Ninguno de esos peligros públicos felizmente finiquitados recibió ni la mitad de desprecio que el que ha recibido Pablo Casado.
Los errores de Pablo Casado son tan evidentes que ni siquiera tiene mérito listarlos. El primero de ellos, rodearse de un equipo excesivamente amateur procedente de esa cantera de advenedizos del pasillismo que es Nuevas Generaciones y que no estuvo a la altura de las circunstancias.
El segundo, probablemente el más dañino de todos ellos, entregarle todo el poder sobre el partido a un secretario general que a falta de auctoritas repartía potestas a rodabrazo.
El tercero, encelarse en una guerra fratricida con su mayor activo electoral, que además gozaba del apoyo social del que él carecía.
El cuarto, hacerle demasiado caso a la prensa.
El quinto, obsesionarse con el control del partido.

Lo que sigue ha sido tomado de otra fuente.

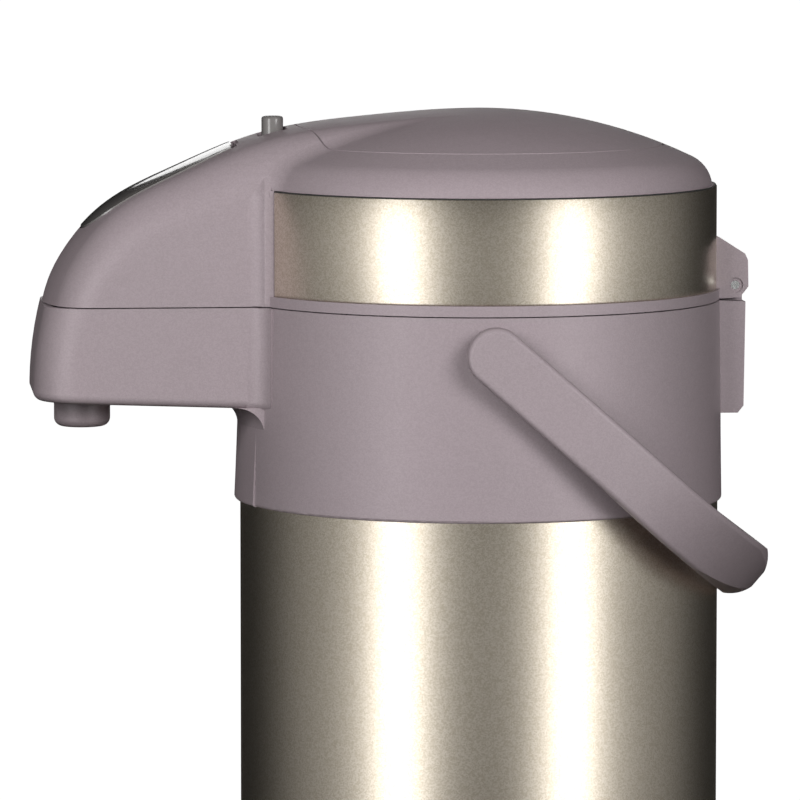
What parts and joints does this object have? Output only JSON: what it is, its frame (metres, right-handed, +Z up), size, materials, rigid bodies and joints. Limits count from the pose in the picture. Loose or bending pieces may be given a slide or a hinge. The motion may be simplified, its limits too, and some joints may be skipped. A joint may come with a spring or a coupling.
{
  "type": "electric thermo pot",
  "caption": "Cylindrical steel electric thermo pot with a push-plate air pump in a hinged lid, a forward spout, a sliding lock and a swinging bail handle.",
  "frame": {"origin": "centre of the rest plane, on the axis of the round body", "axes": "+Z up along the body's axis, -Y towards the spout, +Y towards the lid hinge, X along the bail's pivots"},
  "size_m": [0.1876, 0.2555, 0.33],
  "materials": {
    "textured_plastic": "mauve grey, fine texture, satin",
    "satin_steel": "champagne steel, satin with a fine sparkle",
    "plain_steel": "bright drawn stainless steel",
    "gloss_grey": "glossy grey",
    "white_plastic": "off-white moulding",
    "dark_plastic": "black moulding",
    "heater_metal": "cast aluminium",
    "sheet_metal": "pressed sheet",
    "brass": "plated brass",
    "screw_steel": "zinc plated",
    "silicone": "translucent silicone",
    "black_rubber": "soft black rubber",
    "felt": "needled insulation felt",
    "wire_sleeve": "silicone sleeved wire"
  },
  "bodies": {
    "pot": {"base_housing": "textured_plastic", "base_plate": "textured_plastic", "base_screws": "screw_steel", "rubber_feet": "black_rubber", "power_inlet": "dark_plastic", "inlet_pins": "brass", "terminal_block": "white_plastic", "heater_leads": "wire_sleeve", "supply_leads": "wire_sleeve", "outer_shell": "satin_steel", "inner_vessel": "plain_steel", "vessel_support": "white_plastic", "insulation_wrap": "felt", "vessel_gasket": "silicone", "heater_plate": "heater_metal", "heat_shield": "sheet_metal", "shield_nuts": "screw_steel", "thermal_fuse": "white_plastic", "thermostats": "heater_metal", "band_heater": "heater_metal", "outlet_hose": "silicone", "delivery_tube": "plain_steel", "nozzle": "textured_plastic", "collar_housing": "textured_plastic", "mouth_ring": "white_plastic", "mouth_screws": "screw_steel", "tie_rods": "screw_steel", "hinge_pin": "screw_steel"},
    "lid": {"lid_frame": "textured_plastic", "lid_band": "satin_steel", "inner_lid": "white_plastic", "lid_screws": "screw_steel", "lid_seal": "silicone", "air_valve": "silicone", "bellows": "silicone", "return_spring": "plain_steel", "lever_pin": "screw_steel"},
    "push_plate": {"push_plate": "textured_plastic", "presser": "white_plastic"},
    "release_lever": {"release_lever": "gloss_grey"},
    "lock_slider": {"lock_slider": "gloss_grey"},
    "bail_handle": {"bail_handle": "textured_plastic"}
  },
  "joints": [
    {"name": "lid_hinge", "type": "hinge", "parent": "pot", "child": "lid", "pos_m": [0, 0.0879, 0.269], "axis": [-1, 0, 0], "range_deg": [0, 95]},
    {"name": "plate_stroke", "type": "slide", "parent": "lid", "child": "push_plate", "axis": [0, 0, -1], "range_m": [0, 0.022], "stiffness_N_per_m": 700, "springref_m": -0.01, "deforming": ["bellows", "return_spring"]},
    {"name": "lever_lift", "type": "hinge", "parent": "lid", "child": "release_lever", "pos_m": [0, -0.088, 0.3105], "axis": [-1, 0, 0], "range_deg": [0, 12], "stiffness_Nm_per_rad": 0.6, "springref_deg": -8.59},
    {"name": "lock_slide", "type": "slide", "parent": "lid", "child": "lock_slider", "axis": [1, 0, 0], "range_m": [-0.005, 0.005]},
    {"name": "bail_swing", "type": "hinge", "parent": "pot", "child": "bail_handle", "pos_m": [0, 0, 0.2478], "axis": [1, 0, 0], "range_deg": [0, 180]}
  ]
}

Un control que habría caído en sus manos sin fricción alguna al día siguiente de llegar a la Moncloa.
El sexto, una llamativa falta de confianza en sí mismo que le llevaba a impostar identidades cambiantes en función de la coyuntura política, sin encajar en ninguna de ellas. Casado no resultaba convincente cuando sacaba los colmillos, pero menos aún cuando fingía ser Albert Rivera o cuando trataba de replicar la fórmula Ayuso.
Ninguno de esos errores, incluido el de Teodoro, es achacable a nadie más que él mismo. Una elemental prudencia intelectual lleva a preguntarse que habría sido del PP con un Casado unos años más maduro, más seguro de sí mismo, rodeado de buenos asesores, sin la presión de Vox y, sobre todo, con un presidente del PSOE que no hubiera cambiado las reglas del juego a media partida.
Pero esas han sido las circunstancias que le ha tocado vivir y otros líderes, singularmente Isabel Díaz Ayuso, sí han sabido adaptarse a ellas.
Nada de todo esto justifica la soledad de Pablo Casado en su derrota. Parece que los populares no aprendieron nada de lo ocurrido con Rita Barberá y que el nuevo PP está repitiendo con entusiasmo los errores del viejo. La política es despiadada, sí, pero nadie dijo que además tuviera que ser miserable.